Мы не знаем точно, какие именно формы примут творения новых художников сцены. Но зная, что сцена чутко следит за масштабом событий, уверенно можно сказать, что и масштаб этих творений будет грандиозен.
Задача подвижников сцены теперь одна.
Сознать, что приход Октября неизбежен, и готовиться к его принятию. Почувствовать, что сцена, которую они охраняют, не может уцелеть со своими архивными ценностями как диссонанс в общем море событий, и что попытки оградить ее от вторжения нового кончатся весьма печально для стражи.
Революция обрушится на нее и уберет ее самое, сказав ей в назидание:
— Диссонансам вообще не место в моем движении, а значит, не место и театральным диссонансам в великом театре будущего, созданном мной и в унисон звучащем со мной».

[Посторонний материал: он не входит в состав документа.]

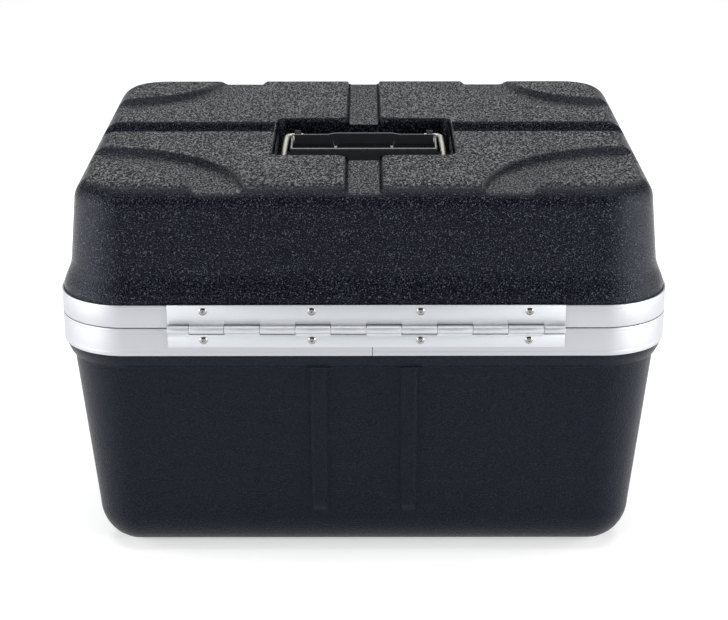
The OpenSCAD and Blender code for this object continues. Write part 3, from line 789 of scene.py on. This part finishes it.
def make_hinge():
    """Each leaf is a flat sheet and its own knuckles, the base's starting with the first."""
    for node, up, first, body, lift in [("base_hinge_leaf", -1, 0, "base", -1.9),
                                        ("lid_hinge_leaf", 1, 1, "lid", 0.5)]:
        low, high = mm_box(node)
        far_z = high[2] if up > 0 else low[2]
        near_z = PARTING_Z + up * KNUCKLE_D / 2 + lift
        pile = Pile()
        pile.add(*bevelled_slab((low[0], -HALF_D - LEAF_T, min(near_z, far_z)),
                                (high[0], -HALF_D - FRAME_GAP, max(near_z, far_z)), 0.3))
        for x0, x1 in knuckle_spans(first):
            verts, faces = prism_x(curl_section(up), x0, x1)
            pile.add(verts, faces if up > 0 else [tuple(reversed(f)) for f in faces])
        name = node + "_sheet"
        make_object(name, pile.verts, pile.faces, HINGE_METAL, body, [node], 30)


# Head of a blind rivet from its flange to the recess that the broken mandrel sits in: (radius, height)
RIVET_HEAD = [(1.6, -0.6), (3.05, -0.02), (3.3, 0.1), (3.32, 0.3), (3.05, 0.56), (2.55, 0.85), (2.0, 1.05),
              (1.45, 1.15), (1.15, 1.1), (0.98, 0.8), (0.95, 0.25), (0.6, 0.2), (0.45, 0.6), (0.0001, 0.7)]
# The swollen tail behind the stack, from the stack's back: (radius, height)
RIVET_TAIL = [(0.0001, 0.0), (2.2, 0.0), (2.6, -0.35), (2.5, -1.1), (1.6, -1.4), (0.0001, -1.4)]


def rivet_set(name, node, body, places, axis, stack):
    """Blind rivets through a stack that is stack thick: places are the points where their flanges sit."""
    pile = Pile()
    head = [(1.5, -stack)] + RIVET_HEAD
    tail = [(r, -stack + h) for r, h in reversed(RIVET_TAIL)]
    for place in places:
        pile.add(*lathe(head, place, axis))
        pile.add(*lathe(tail, place, axis))
    make_object(name, pile.verts, pile.faces, RIVET_METAL, body, [node], 50)


def make_rivets():
    """The hinge's two rows of rivets."""
    for node, body, rise in [("base_hinge_rivets", "base", -10.5), ("lid_hinge_rivets", "lid", 15.4)]:
        places = [(HINGE_X + s, -HALF_D - LEAF_T, PARTING_Z + rise) for s in HINGE_RIVETS]
        rivet_set(node + "_blind", node, body, places, (0, -1, 0), LEAF_T + FRAME_STACK)


def grip_section(rim_z, fill):
    """The grip's closed section in (y, z); fill raises the trough's floor, from 0 (open) to 1 (level)."""
    near, far, floor = GRIP_NEAR_Y, GRIP_FAR_Y, GRIP_FLOOR_Z

    def inner(y, z):
        level = GRIP_NEAR_Z - 1.5 + (rim_z - GRIP_NEAR_Z) * (y - near) / (far - near)
        return y, z + (level - z) * fill

    outer = [(far, rim_z), (far, floor - 3), (far - 6, floor - 7), (near - 2, floor - 6),
             (near - 9.5, floor - 1.5), (near - 10, floor + 3), (near - 4.8, floor + 11.6),
             (near - 1.4, GRIP_NEAR_Z)]
    trough = [(near + 1.2, GRIP_NEAR_Z - 0.2), inner(near + 2.6, floor + 9), inner(near + 6, floor + 2),
              inner(near + 14, floor), inner(far - 7, floor + 0.8), inner(far - 3.6, floor + 5),
              (far - 2.6, rim_z - 0.3)]
    return outer + trough


def make_grip():
    """The black grip: an open trough with closed ends, two cross webs and a swell in its far rim."""
    half = []
    x = 0.0
    while x < GRIP_HALF_L - 0.01:
        half.append(x)
        near_web, near_end = abs(x - GRIP_WEB_X) < 4, x > GRIP_HALF_L - 10
        x += 0.5 if near_web or near_end else 2.5
    half.append(GRIP_HALF_L)
    xs = mirrored(np.array(half))
    end_r = 1.6  # rounding of the ends
    middle = np.array([GRIP_NEAR_Y + 14, GRIP_FLOOR_Z + 6])
    verts = []
    for x in xs:
        a = abs(x)
        rim_z = GRIP_FAR_Z - 1.3 + 1.3 * float(smooth((34 - a) / 9))
        web = 0.42 * float(smooth((2.8 - abs(a - GRIP_WEB_X)) / 1.8))
        end = float(smooth((a - (GRIP_HALF_L - 3.6)) / 1.6))
        ring = np.array(rounded(grip_section(rim_z, max(web, end)), 0.7))
        into = max(0.0, a - (GRIP_HALF_L - end_r)) / end_r
        draw_in = end_r * (1 - math.sqrt(max(0.0, 1 - into**2)))
        away = ring - middle
        ring = ring - away / np.maximum(np.linalg.norm(away, axis=1, keepdims=True), 1e-6) * draw_in
        verts += [(x, y, z) for y, z in ring]
    make_object("grip_moulding", verts, tube_faces(len(xs), len(ring)), GLOSS, "handle",
                ["handle_grip"], 40)


def bend(corner, before, after, r, steps=8):
    """Points of a rounded corner between two neighbouring points of a path in a plane."""
    corner, before, after = (np.array(v, float) for v in (corner, before, after))
    a = before - corner
    b = after - corner
    a, b = a / np.linalg.norm(a), b / np.linalg.norm(b)
    half_angle = math.acos(float(np.clip(a @ b, -1, 1))) / 2
    reach = r / math.tan(half_angle)
    centre = corner + (a + b) / np.linalg.norm(a + b) * r / math.sin(half_angle)
    start, stop = corner + a * reach - centre, corner + b * reach - centre
    made = []
    for i in range(steps + 1):
        t = i / steps
        way = start * (1 - t) + stop * t
        made.append(tuple(centre + way / np.linalg.norm(way) * r))
    return made


def make_bail():
    """The bent wire: stubs in the brackets, two arms and the crossbar inside the grip."""
    pivot = joint_point("handle_swing")
    drop, run = BAR_Z - pivot[2], pivot[1] - BAR_Y
    length, slope = math.hypot(drop, run), math.atan2(-drop, run)
    corners = [(STUB_X, 0), (ARM_X[0], 0), (ARM_X[1], -0.45 * length), (ARM_X[1], -length)]
    half = [corners[0]]
    for i, r in ((1, 5.5), (2, 60.0)):
        half += bend(corners[i], corners[i - 1], corners[i + 1], r)
    half += bend(corners[3], corners[2], (0, -length), 5.0) + [(40, -length)]
    path = half + [(-x, y) for x, y in reversed(half)]
    turn = Matrix.Rotation(slope, 3, "X")
    around, verts = 20, []
    for i, here in enumerate(path):
        before, after = path[max(i - 1, 0)], path[min(i + 1, len(path) - 1)]
        along = Vector((after[0] - before[0], after[1] - before[1], 0)).normalized()
        side = Vector((along.y, -along.x, 0))
        for k in range(around):
            a = 2 * math.pi * k / around
            point = Vector((*here, 0)) + WIRE_R * (math.cos(a) * side + math.sin(a) * Vector((0, 0, 1)))
            verts.append(turn @ point + Vector(pivot))
    make_object("bail_wire", verts, tube_faces(len(path), around), WIRE, "handle",
                ["handle_bail"], 50)


def paint(node, material):
    """Gives a CAD node that keeps its shape a better material and softened edges; sizes are in metres."""
    obj = frame["nodes"][node]
    obj.data.materials.clear()
    obj.data.materials.append(material)
    weld = obj.modifiers.new("weld", "WELD")
    weld.merge_threshold = 0.00002
    bevel = obj.modifiers.new("bevel", "BEVEL")
    bevel.width = 0.00025
    bevel.segments = 2
    bevel.limit_method = "ANGLE"
    bevel.angle_limit = math.radians(35)


make_lid_shell()
make_tub_shell()
make_frames()
paint("frame_gasket", SEAL)
make_hinge()
make_rivets()
for name in ("latch_rivets", "keeper_rivets"):
    paint(name, RIVET_METAL)
for name in ("hinge_pin", "latch_plate_left", "latch_plate_right", "latch_pin_left", "latch_pin_right",
             "keeper_left", "keeper_right", "handle_backing_plate", "latch_claw_left", "latch_claw_right"):
    paint(name, PLATED)
for name in ("handle_bracket_left", "handle_bracket_right", "handle_bracket_rivets"):
    paint(name, BLACK_STEEL)
make_bail()
make_grip()


# ---------- stage, light and camera ----------


def make_floor():
    """A wide pale floor that glows a little, so that it stays white far from the lamps."""
    material, tree, shader = new_material("floor", Roughness=0.9, Specular_IOR_Level=0.1,
                                          Emission_Color=(1, 1, 1, 1), Emission_Strength=0.42)
    coords = object_coords(tree)
    noise = add_node(tree, "ShaderNodeTexNoise", Scale=2.0, Detail=2.0)
    tree.links.new(coords, noise.inputs["Vector"])
    tree.links.new(ramp(tree, noise.outputs["Fac"], [(0.3, grey(0.74)), (0.7, grey(0.76))]),
                   shader.inputs["Base Color"])
    mesh = bpy.data.meshes.new("floor")
    reach = 12.0
    corners = [(sx * reach, sy * reach, 0) for sx, sy in ((-1, -1), (1, -1), (1, 1), (-1, 1))]
    mesh.from_pydata(corners, [], [(0, 1, 2, 3)])
    mesh.materials.append(material)
    floor = bpy.data.objects.new("floor", mesh)
    bpy.context.scene.collection.objects.link(floor)


def area_light(name, place, target, size, power):
    """A rectangular lamp facing a target; size is (width, height) in metres and power in watts."""
    data = bpy.data.lights.new(name, "AREA")
    data.shape = "RECTANGLE"
    data.size, data.size_y = size
    data.energy = power
    light = bpy.data.objects.new(name, data)
    light.location = place
    light.rotation_euler = (Vector(target) - Vector(place)).to_track_quat("-Z", "Y").to_euler()
    bpy.context.scene.collection.objects.link(light)


def make_studio():
    """Even grey surroundings, a soft box overhead, one behind, and two lamps on each side."""
    world = bpy.data.worlds.new("studio")
    world.use_nodes = True
    background = world.node_tree.nodes["Background"]
    background.inputs["Color"].default_value = (1, 1, 1, 1)
    background.inputs["Strength"].default_value = 0.12
    bpy.context.scene.world = world
    centre = (0, 0, 0.25)
    area_light("overhead", (0, 0.1, 2.6), centre, (3.0, 1.8), 62)
    area_light("behind", (0, 2.7, 1.5), (0, 0, 0.35), (3.4, 1.3), 22)
    area_light("left_side", (-1.9, -1.35, 0.55), centre, (0.9, 0.9), 34)
    area_light("left_edge", (-2.2, -0.15, 0.68), centre, (1.4, 1.0), 24)
    area_light("right_edge", (2.2, -0.15, 0.68), centre, (1.4, 1.0), 26)
    area_light("right_side", (1.9, -1.35, 0.55), centre, (0.9, 0.9), 38)


def make_camera():
    """The camera at the photograph's viewing angle: level with the hinge side, looking 20 degrees down."""
    down, roll = 20.16, 0.07
    data = bpy.data.cameras.new("camera")
    data.lens = 91.33
    data.sensor_width = 36
    camera = bpy.data.objects.new("camera", data)
    camera.location = (0.0008, -1.680, 0.775)
    camera.rotation_euler = (math.radians(90 - down), math.radians(roll), 0)
    bpy.context.scene.collection.objects.link(camera)
    bpy.context.scene.camera = camera


make_floor()
make_studio()
make_camera()
bpy.context.scene.view_settings.view_transform = "Standard"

Булгаков признает связь авангарда с революцией. То, что сцена сливается со зрителями, он понимает как метафорически (происшедшие в стране революционные перемены должны, пусть с опозданием, прийти на сцену в виде современных пьес), так и буквально, предвидя, что в авангардном театре пространство сцены соединится с пространством зрительного зала. Так и произошло в дальнейшем. Булгаков признает, что многие постановки давно уже устарели, академичность дореволюционных театров должна кануть в Лету. Но все-таки употребленное по отношению к «театральному Октябрю» веселенькое определение «погром» говорит, как нам представляется, об истинном отношении Михаила Афанасьевича к революционному авангарду. Оно было, по меньшей мере, весьма настороженным. Булгаков опасался, что классические постановки будут изгнаны из репертуара, а равноценной замены им найдено не будет. Сам он стремился осмыслить революционный опыт в чеховской традиции, что вскоре вполне удалось ему в «Днях Турбиных», которые надолго стали образцом пьесы о Гражданской войне и держались в репертуаре МХАТа, пусть и с вынужденным перерывом, почти пятнадцать лет. И как раз на этих спектаклях наблюдались удивительные сцены единения зрительного зала с актерами, при том, что рампу никто не ликвидировал. И еще. Когда Булгаков писал о «диссонансах революции», он предчувствовал наступление еще более жесткой цензуры, равно как и то, что его творчество как раз и будет диссонансом по отношению к революционной патетике.